The bandwidth test program was taken from https://devblogs.nvidia.com/how-optimize-data-transfers-cuda-cc/
I modified it so it tests device to device speed:

Device: GeForce GTX 560
Transfer size (MB): 32
Device to Device (GB/s): 53.764859
Device to Device (GB/s): 53.972411

Device: GeForce GTX 1050 Ti
Transfer size (MB): 32
Device to Device (GB/s): 35.045989
Device to Device (GB/s): 35.083511

You were definitely right about memory speed.
So if this is the case, does it mean the only real advantage GTX 1050 Ti has over 560 is computation heavy tasks? Or certain work that requires more than 1GB of RAM?

Pascal has

-faster atomic operations
-warp shuffle
-more advanced and bigger L1/L2 caches
-a bigger register file
-better performance per Watt

overall the GTX 560 Fermi card is based on an obsolete architecture (maybe it is already deprecated in the latest CUDA 9 toolkits)

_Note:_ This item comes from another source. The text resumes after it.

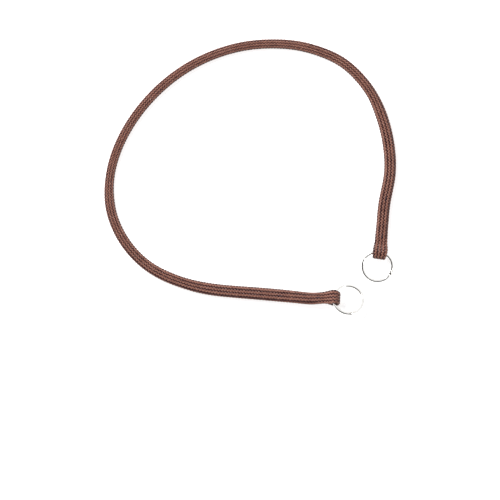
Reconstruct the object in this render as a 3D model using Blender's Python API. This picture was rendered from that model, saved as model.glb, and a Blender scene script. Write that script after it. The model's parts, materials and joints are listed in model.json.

I was referring to the CUDA sample codes, which get installed with the CUDA toolkit. The sample codes include one called bandwidthTest which will test device-to-device memory bandwidth without any modification.

Here you go:

Device 0: GeForce GTX 560
Quick Mode

Device to Device Bandwidth, 1 Device(s)
PINNED Memory Transfers
Transfer Size (Bytes): 33554432
Bandwidth(MB/s): 104957.8

Device 0: GeForce GTX 1050 Ti
Quick Mode

Device to Device Bandwidth, 1 Device(s)
PINNED Memory Transfers
Transfer Size (Bytes): 33554432
Bandwidth(MB/s): 68132.0

You are right about deprecated in CUDA 9.
It seems the biggest lesson here is to minimize read/write to RAM while making the best use of shared memory or constant memory.
Obvious I am pretty new with CUDA programming. This has been quite helpful.

Also your 10xx will be locked into P2 mode not P0 during compute tasks
check nvidia-smi for proof
then go get nvidiaprofileinspector (Release v3.5.0.0 · DeadManWalkingTO/NVidiaProfileInspectorDmW · GitHub) and disable the “Force P2” garbage and reboot
then enjoy all sorts of performance because it will run P0 (P2 is usually underclocked memory / for “super accuracy” not speed)

Earlier cards did not have P2 locking silliness.

That should get your memory bandwidth back up at least but they may still just about tie.